* **TASK INPUT**:
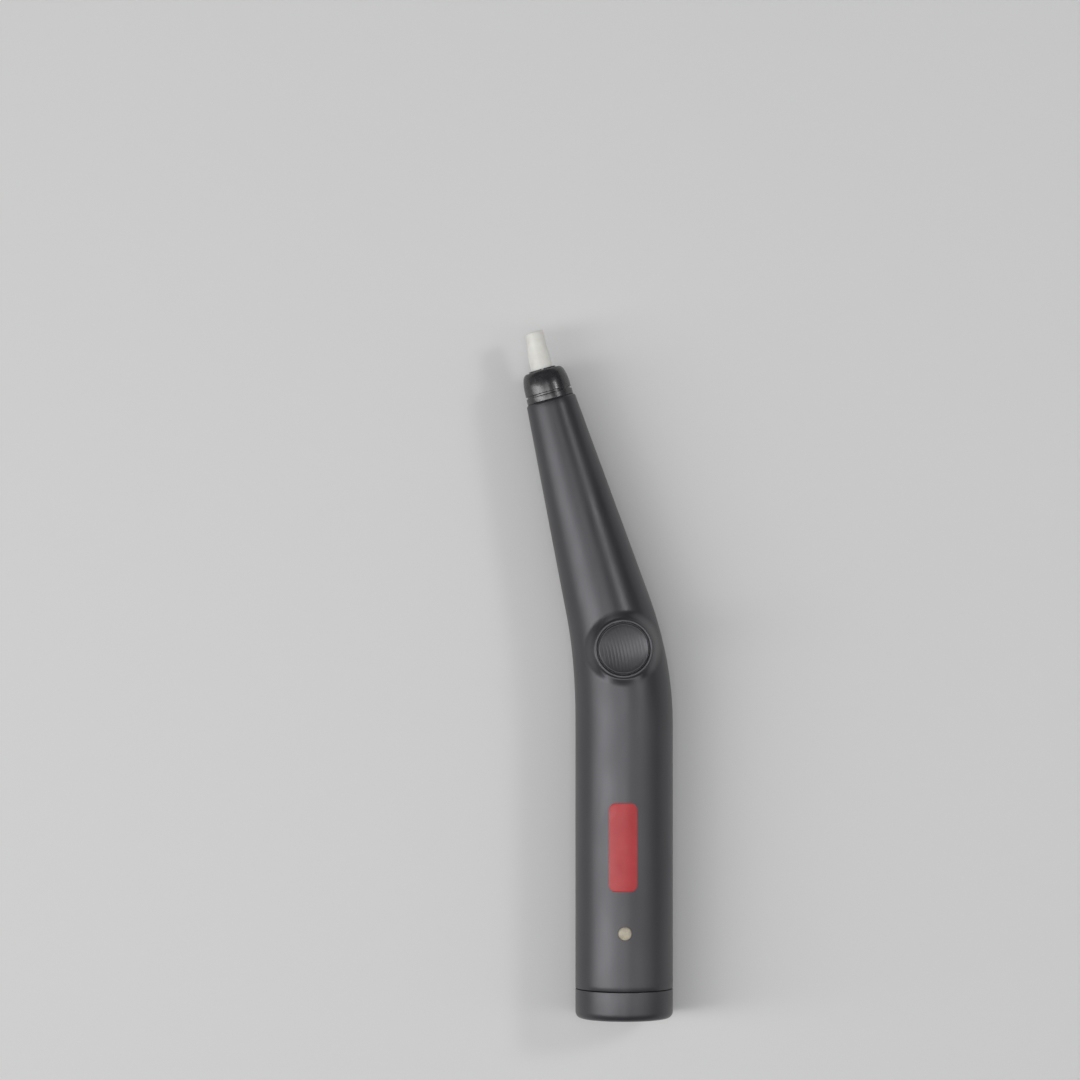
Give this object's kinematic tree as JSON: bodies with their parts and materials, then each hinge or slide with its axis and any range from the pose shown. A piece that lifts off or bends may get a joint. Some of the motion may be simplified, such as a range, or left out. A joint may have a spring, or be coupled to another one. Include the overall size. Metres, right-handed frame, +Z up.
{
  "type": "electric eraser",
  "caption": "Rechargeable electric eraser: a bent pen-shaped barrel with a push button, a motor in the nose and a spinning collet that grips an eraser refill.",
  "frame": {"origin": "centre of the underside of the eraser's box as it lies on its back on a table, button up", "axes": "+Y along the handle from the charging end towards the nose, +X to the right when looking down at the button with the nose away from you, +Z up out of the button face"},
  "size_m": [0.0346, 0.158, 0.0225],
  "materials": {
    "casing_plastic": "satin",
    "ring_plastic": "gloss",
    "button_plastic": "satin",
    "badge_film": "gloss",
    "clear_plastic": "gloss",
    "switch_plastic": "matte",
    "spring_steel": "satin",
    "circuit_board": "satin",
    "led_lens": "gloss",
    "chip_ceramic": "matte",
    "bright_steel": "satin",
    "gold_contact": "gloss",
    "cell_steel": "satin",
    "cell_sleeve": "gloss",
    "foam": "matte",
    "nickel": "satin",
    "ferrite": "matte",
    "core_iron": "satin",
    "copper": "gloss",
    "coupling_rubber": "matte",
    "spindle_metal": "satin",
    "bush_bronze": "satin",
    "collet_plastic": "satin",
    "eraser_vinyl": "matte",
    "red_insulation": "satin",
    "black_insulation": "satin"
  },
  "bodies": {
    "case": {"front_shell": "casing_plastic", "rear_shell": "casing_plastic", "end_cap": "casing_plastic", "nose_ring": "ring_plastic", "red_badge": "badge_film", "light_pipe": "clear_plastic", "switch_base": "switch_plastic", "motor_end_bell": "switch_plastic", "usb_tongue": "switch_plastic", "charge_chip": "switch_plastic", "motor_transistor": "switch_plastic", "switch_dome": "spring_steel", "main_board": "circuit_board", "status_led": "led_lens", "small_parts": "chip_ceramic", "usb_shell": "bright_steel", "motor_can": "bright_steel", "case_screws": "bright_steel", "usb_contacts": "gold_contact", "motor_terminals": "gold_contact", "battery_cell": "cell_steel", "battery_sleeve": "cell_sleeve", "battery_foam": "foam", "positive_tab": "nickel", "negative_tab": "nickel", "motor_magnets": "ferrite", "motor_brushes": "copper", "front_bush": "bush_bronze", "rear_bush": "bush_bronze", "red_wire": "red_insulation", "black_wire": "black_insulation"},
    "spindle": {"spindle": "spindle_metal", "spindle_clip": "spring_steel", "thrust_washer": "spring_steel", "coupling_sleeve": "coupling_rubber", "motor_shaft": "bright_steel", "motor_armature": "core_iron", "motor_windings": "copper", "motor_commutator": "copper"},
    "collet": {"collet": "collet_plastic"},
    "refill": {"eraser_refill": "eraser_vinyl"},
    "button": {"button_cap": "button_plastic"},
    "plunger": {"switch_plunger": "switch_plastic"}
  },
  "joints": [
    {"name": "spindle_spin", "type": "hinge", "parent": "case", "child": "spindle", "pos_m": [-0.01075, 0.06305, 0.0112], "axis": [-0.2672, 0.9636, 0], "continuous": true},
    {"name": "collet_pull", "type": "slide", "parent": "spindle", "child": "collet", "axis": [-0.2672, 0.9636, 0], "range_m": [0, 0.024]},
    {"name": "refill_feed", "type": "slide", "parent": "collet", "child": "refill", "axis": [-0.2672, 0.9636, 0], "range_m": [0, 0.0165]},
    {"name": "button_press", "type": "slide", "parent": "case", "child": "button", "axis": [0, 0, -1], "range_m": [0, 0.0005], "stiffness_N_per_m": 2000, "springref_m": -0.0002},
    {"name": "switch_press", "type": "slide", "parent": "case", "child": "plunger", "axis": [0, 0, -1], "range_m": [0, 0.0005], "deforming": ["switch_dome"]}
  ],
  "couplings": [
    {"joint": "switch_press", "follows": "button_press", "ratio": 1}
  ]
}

--

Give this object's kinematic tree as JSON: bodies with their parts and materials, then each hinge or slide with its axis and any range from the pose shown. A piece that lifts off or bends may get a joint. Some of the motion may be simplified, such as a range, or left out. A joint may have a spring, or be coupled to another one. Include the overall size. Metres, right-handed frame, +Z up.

...

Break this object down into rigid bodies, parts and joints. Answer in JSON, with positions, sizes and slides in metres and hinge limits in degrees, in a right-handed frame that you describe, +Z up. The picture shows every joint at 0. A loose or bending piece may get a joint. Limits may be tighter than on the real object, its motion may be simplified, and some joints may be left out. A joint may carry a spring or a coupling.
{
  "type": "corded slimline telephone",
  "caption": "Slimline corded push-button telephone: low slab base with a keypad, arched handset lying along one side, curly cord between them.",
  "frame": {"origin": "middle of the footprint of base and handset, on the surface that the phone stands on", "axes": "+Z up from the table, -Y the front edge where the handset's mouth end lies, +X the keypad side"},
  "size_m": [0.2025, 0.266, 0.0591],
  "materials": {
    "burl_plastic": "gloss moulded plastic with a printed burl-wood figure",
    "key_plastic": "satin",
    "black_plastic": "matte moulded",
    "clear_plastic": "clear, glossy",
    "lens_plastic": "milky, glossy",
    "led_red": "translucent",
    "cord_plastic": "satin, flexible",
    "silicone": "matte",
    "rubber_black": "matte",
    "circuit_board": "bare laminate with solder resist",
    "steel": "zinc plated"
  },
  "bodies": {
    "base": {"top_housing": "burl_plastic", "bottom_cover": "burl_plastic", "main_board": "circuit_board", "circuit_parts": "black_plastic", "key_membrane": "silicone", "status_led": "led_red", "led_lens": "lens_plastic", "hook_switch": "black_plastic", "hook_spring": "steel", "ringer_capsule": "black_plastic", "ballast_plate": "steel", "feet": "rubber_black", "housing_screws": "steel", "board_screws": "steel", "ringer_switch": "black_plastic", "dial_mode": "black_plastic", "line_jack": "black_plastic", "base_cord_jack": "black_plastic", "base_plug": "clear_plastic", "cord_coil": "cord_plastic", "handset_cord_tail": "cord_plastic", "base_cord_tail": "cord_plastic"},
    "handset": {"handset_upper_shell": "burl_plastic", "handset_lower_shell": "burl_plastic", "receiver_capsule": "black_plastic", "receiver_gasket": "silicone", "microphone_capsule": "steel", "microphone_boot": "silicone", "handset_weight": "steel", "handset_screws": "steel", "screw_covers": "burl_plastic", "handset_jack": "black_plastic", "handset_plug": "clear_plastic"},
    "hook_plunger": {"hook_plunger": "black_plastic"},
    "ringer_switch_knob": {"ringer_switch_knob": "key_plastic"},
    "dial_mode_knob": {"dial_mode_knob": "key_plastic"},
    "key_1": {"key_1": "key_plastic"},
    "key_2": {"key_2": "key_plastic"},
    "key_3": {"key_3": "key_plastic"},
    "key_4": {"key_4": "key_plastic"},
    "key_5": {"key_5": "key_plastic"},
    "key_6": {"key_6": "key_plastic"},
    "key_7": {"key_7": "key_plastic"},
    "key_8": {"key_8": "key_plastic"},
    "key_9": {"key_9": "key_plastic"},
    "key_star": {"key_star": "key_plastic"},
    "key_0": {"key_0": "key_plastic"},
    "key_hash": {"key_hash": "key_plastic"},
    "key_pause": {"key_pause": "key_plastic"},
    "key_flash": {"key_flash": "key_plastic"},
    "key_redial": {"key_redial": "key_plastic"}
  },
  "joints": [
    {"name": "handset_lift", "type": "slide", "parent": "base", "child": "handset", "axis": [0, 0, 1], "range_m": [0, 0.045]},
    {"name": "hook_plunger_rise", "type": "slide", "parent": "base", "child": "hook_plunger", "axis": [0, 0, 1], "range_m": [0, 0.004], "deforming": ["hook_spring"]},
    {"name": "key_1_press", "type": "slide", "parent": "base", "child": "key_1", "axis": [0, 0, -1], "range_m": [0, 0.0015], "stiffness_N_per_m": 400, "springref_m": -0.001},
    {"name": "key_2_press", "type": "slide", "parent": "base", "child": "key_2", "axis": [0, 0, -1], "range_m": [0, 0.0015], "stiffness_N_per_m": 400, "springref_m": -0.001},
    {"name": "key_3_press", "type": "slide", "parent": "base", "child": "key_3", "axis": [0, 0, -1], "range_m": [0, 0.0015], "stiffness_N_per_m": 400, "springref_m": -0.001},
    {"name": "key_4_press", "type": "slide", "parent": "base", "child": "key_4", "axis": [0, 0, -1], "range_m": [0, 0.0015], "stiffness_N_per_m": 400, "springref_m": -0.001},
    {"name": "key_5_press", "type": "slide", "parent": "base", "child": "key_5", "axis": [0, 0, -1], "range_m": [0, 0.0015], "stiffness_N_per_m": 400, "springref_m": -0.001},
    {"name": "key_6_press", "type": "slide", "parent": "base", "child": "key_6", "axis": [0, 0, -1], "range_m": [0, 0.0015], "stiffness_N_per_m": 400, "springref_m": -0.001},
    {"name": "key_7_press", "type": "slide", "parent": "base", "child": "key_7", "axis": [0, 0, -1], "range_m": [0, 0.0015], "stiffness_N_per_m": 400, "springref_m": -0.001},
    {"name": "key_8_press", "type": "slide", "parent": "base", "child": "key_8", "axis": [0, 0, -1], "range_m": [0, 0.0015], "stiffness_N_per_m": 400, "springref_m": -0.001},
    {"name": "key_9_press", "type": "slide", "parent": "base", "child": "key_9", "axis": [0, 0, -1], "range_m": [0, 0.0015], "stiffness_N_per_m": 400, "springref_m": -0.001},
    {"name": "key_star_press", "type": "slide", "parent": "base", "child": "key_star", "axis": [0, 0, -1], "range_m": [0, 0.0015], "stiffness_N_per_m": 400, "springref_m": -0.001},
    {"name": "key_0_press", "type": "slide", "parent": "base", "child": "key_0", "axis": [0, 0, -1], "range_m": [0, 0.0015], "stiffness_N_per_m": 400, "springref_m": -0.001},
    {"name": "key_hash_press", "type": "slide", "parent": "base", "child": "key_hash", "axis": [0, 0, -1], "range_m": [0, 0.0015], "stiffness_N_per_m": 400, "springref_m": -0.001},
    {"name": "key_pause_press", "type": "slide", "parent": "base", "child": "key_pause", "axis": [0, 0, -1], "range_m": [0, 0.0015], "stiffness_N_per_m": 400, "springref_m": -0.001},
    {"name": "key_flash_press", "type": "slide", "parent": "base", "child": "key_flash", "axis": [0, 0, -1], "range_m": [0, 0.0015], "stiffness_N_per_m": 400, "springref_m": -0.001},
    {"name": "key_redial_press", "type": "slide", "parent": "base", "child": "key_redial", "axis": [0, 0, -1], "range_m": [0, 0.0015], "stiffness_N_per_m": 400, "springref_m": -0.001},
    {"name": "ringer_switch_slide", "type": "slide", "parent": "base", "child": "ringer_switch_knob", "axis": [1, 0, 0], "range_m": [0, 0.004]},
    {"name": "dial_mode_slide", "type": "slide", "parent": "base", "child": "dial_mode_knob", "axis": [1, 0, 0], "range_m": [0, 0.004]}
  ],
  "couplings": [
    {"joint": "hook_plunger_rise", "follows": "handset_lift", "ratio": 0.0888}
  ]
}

* **SHORT TASK**:
Check the records above line by line and tally those holding the string "down". Answer with the number only.

* **RESPONSE TO THIS EXERCISE**:
2